= TASK REQUIREMENTS =
Go through the records line by line and work out how many lines hold the word "slide". Answer with the number only.

(Records from a data source)
##########

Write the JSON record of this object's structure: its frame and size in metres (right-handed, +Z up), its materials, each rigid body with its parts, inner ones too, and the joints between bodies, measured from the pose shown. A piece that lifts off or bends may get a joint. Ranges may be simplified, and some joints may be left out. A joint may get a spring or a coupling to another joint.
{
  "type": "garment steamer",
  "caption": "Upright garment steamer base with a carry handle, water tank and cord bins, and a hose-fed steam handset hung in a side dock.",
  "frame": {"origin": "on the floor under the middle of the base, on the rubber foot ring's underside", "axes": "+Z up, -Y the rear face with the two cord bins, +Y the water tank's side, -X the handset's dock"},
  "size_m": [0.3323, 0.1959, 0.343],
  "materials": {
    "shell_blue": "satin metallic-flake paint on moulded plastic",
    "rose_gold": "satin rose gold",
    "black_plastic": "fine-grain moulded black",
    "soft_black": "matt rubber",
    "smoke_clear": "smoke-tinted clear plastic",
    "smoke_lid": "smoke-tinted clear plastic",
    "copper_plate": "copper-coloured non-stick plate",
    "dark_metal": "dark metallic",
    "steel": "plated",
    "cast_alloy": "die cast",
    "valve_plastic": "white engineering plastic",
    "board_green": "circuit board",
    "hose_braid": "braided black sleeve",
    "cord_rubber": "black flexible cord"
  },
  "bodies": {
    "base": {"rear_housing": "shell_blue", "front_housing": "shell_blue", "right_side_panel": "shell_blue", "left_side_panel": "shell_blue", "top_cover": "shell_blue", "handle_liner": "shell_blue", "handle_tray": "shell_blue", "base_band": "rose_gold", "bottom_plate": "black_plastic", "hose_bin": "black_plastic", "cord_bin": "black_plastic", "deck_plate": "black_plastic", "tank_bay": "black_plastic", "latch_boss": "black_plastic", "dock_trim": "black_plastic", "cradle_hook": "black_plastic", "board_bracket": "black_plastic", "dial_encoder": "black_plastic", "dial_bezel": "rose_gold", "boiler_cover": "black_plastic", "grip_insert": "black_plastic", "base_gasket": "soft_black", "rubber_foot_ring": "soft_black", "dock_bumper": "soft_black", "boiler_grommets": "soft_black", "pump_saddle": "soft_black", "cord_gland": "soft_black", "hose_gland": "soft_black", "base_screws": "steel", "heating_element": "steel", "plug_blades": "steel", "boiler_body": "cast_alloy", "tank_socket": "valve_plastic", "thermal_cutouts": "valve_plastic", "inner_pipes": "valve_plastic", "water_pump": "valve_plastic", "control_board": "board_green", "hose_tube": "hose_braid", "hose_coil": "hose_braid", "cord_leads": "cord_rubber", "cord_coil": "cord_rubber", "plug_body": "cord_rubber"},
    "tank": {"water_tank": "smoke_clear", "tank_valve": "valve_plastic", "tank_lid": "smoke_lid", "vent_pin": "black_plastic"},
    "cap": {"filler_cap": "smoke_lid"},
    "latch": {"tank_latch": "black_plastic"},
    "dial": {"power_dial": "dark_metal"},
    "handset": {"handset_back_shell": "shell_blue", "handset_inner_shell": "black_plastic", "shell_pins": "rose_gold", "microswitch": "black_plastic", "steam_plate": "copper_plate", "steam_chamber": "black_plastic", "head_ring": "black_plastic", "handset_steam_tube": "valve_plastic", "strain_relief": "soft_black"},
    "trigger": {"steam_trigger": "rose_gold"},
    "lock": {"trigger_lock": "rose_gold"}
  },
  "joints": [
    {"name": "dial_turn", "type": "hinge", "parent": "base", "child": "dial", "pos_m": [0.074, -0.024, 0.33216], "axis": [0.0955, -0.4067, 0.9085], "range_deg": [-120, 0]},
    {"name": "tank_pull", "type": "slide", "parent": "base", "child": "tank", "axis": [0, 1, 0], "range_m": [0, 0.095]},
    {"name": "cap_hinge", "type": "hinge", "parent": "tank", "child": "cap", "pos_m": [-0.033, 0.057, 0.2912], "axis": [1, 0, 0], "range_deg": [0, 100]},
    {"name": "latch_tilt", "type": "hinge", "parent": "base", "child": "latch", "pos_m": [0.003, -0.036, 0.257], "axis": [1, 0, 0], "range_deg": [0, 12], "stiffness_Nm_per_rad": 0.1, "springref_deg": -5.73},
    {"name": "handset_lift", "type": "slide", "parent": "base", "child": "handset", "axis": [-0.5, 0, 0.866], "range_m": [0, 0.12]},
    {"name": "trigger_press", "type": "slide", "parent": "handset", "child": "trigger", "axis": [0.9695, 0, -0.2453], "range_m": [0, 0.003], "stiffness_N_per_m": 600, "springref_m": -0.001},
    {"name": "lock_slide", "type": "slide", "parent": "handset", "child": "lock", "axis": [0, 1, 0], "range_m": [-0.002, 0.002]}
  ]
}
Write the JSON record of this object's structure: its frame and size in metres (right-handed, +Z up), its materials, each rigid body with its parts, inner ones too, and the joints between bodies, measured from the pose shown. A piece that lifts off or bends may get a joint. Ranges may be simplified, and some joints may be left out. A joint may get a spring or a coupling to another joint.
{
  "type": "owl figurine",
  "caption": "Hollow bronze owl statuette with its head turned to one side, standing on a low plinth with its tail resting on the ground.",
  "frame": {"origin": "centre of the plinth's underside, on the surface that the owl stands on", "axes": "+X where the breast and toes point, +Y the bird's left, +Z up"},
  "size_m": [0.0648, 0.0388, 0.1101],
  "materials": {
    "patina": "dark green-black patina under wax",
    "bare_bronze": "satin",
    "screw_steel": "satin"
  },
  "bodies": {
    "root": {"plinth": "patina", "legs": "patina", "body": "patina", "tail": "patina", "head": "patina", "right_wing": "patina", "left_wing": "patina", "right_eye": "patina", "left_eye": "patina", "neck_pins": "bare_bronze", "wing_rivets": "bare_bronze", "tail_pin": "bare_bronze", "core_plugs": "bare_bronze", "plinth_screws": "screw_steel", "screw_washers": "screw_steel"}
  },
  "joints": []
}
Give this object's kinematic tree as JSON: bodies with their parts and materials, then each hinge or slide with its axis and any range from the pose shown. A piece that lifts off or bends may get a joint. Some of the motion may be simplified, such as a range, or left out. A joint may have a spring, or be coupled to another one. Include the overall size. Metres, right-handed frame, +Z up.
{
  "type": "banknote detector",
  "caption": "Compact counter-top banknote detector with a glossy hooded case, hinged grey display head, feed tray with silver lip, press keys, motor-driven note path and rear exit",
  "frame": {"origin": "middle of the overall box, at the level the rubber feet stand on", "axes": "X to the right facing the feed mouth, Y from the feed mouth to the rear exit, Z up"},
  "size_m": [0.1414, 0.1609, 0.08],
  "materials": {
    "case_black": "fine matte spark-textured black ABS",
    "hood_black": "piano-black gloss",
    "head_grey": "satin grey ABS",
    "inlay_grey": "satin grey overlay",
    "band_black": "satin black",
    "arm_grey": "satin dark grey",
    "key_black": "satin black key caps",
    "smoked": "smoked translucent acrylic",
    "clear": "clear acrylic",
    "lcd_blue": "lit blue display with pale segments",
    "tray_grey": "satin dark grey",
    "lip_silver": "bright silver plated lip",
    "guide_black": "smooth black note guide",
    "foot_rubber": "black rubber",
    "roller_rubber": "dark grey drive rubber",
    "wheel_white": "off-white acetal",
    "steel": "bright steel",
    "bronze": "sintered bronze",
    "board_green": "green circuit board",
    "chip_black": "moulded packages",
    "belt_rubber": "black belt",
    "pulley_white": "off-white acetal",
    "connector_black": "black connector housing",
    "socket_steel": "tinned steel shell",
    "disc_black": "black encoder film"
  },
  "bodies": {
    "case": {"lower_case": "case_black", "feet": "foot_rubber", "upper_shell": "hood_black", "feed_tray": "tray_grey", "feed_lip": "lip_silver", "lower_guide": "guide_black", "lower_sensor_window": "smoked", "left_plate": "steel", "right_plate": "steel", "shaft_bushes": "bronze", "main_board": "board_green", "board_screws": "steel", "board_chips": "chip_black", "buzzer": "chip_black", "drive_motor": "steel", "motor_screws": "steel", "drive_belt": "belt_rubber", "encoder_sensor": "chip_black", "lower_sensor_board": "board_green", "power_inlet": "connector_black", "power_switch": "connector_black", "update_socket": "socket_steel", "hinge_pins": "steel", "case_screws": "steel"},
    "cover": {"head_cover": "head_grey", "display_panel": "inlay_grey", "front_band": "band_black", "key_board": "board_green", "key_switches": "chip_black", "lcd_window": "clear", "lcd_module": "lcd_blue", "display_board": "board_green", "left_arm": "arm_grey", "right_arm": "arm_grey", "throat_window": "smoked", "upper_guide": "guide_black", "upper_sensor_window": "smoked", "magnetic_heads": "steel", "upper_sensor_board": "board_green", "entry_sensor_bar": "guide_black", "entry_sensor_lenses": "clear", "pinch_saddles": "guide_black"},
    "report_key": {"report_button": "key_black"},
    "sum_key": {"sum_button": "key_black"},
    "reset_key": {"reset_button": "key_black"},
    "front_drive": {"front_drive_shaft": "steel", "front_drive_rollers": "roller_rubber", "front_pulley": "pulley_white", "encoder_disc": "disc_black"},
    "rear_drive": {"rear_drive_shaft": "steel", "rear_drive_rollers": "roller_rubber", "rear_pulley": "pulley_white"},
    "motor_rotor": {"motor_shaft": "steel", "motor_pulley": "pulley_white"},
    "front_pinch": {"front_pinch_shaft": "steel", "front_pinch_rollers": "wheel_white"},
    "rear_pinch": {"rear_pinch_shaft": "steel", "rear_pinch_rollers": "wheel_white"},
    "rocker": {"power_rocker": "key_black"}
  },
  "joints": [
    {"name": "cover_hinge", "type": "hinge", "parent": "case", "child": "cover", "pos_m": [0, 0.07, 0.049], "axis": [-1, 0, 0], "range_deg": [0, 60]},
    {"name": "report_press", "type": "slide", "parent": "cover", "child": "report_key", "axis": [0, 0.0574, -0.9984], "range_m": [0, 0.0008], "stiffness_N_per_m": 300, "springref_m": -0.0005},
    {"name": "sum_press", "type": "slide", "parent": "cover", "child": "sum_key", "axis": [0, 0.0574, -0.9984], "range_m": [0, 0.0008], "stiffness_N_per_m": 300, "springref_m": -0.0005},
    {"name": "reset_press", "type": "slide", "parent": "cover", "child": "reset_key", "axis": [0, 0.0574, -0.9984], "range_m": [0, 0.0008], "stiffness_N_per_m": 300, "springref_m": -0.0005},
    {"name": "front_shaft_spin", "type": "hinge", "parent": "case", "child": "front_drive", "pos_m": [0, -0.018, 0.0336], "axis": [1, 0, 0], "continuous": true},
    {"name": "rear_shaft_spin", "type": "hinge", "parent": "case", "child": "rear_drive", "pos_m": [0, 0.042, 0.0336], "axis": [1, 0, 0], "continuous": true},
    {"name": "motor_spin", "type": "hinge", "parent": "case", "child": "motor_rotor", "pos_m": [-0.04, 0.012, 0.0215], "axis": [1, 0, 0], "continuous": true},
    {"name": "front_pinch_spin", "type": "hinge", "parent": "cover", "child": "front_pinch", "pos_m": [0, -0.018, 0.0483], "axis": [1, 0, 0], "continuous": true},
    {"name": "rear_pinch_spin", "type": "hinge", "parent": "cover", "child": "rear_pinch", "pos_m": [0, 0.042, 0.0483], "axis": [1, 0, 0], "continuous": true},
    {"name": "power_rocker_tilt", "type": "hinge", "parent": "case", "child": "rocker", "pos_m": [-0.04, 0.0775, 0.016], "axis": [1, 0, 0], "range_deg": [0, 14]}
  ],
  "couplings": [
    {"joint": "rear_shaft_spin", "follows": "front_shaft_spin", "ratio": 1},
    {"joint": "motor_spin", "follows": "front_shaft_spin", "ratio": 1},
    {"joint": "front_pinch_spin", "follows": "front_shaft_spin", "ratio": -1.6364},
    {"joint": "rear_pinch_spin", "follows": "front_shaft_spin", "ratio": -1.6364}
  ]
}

##########

= REPLY =
8